I’m not sure if there is a complete solution for auto-detecting encoding. At least not that I can find easily.
The first problem from Performance Analysis Suite was with DB2 snapshot text output, which is in plain text without encoding information. Most user databases are now using UTF-8 codeset, so UTF-8 encoding was chosen to read in the snapshots. The only problem with this is with non UTF-8 databases, the SQL queries in snapshots might contain literals incompatible to UTF-8. Either the literal contains illegal byte sequence in UTF-8 or the literal contains some non-ASCII characters which would look weird using UTF-8 encoding.
Since the DB2 snapshot statement tab has simulated statement concentration function, the actual literal values are not really critical to the performance analysis. It is therefore okay for our application to accept some data loss. So we remove all invalid characters from the SQL queries:
str = File.binread(“…”) # str.encoding is ASCII-8BIT
str.encode!(‘UTF-8’, ‘ASCII-8BIT’, invalid: :replace, undef: :replace, replace: ‘’)
Any character from the source encoding ASCII-8BIT that can not be transcoded to UTF-8 would be removed (replaced by empty String). In the end, you get the snapshot text output content read in as UTF-8 String.

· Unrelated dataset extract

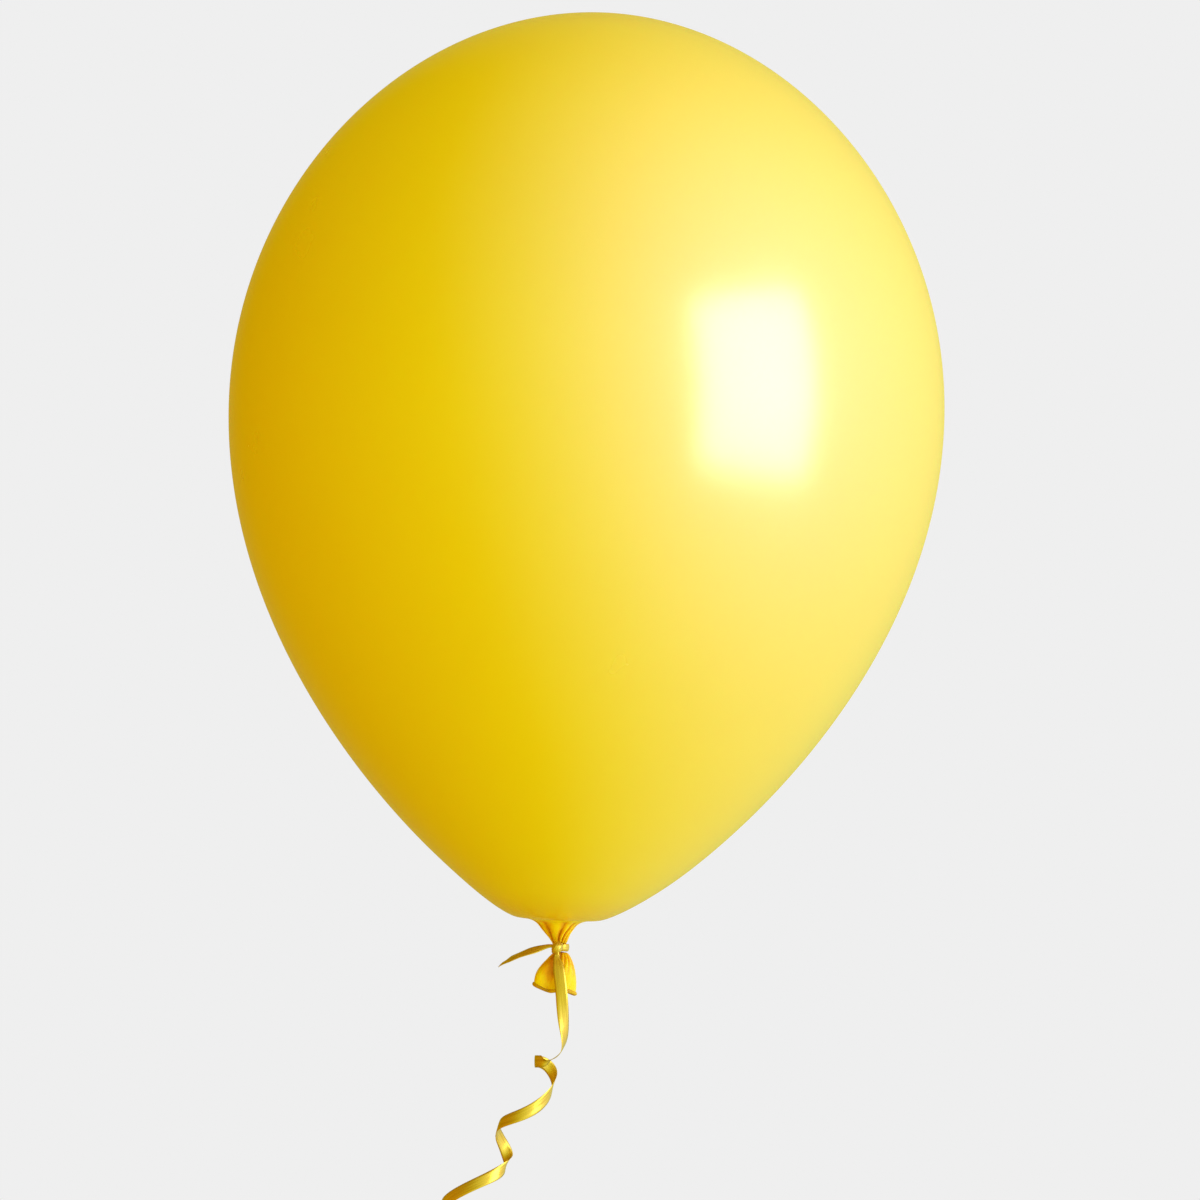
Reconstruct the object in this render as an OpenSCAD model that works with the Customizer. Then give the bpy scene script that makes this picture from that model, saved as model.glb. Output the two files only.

Using Binary when You Need Binary
Another problem was related to the dumping of possible binary data to YAML file. Some bitwise operation was applied on each character and then Strings are persisted by YAML.dump
. We used to apply bitwise operation directly on the String with UTF-8 encoding. This caused a lot of pain as there’s no reliable way to read it back.
We should have explicitly used force_encoding(“ASCII-8BIT”)
before applying bitwise operation:
# change to binary before applying bitwise operation
str.force_encoding(‘ASCII-8BIT’)
result = ‘’.force_encoding(‘ASCII-8BIT’)
# bitwise operation
str.size.times {|i| result << bitwise(str[i].ord, decoding)}
# change back to UTF-8 if decoding
result.force_encoding(‘UTF-8’) if decoding
{% endhighlight %}
When decoding, after bitwise operation we just tag the encoding back to UTF-8.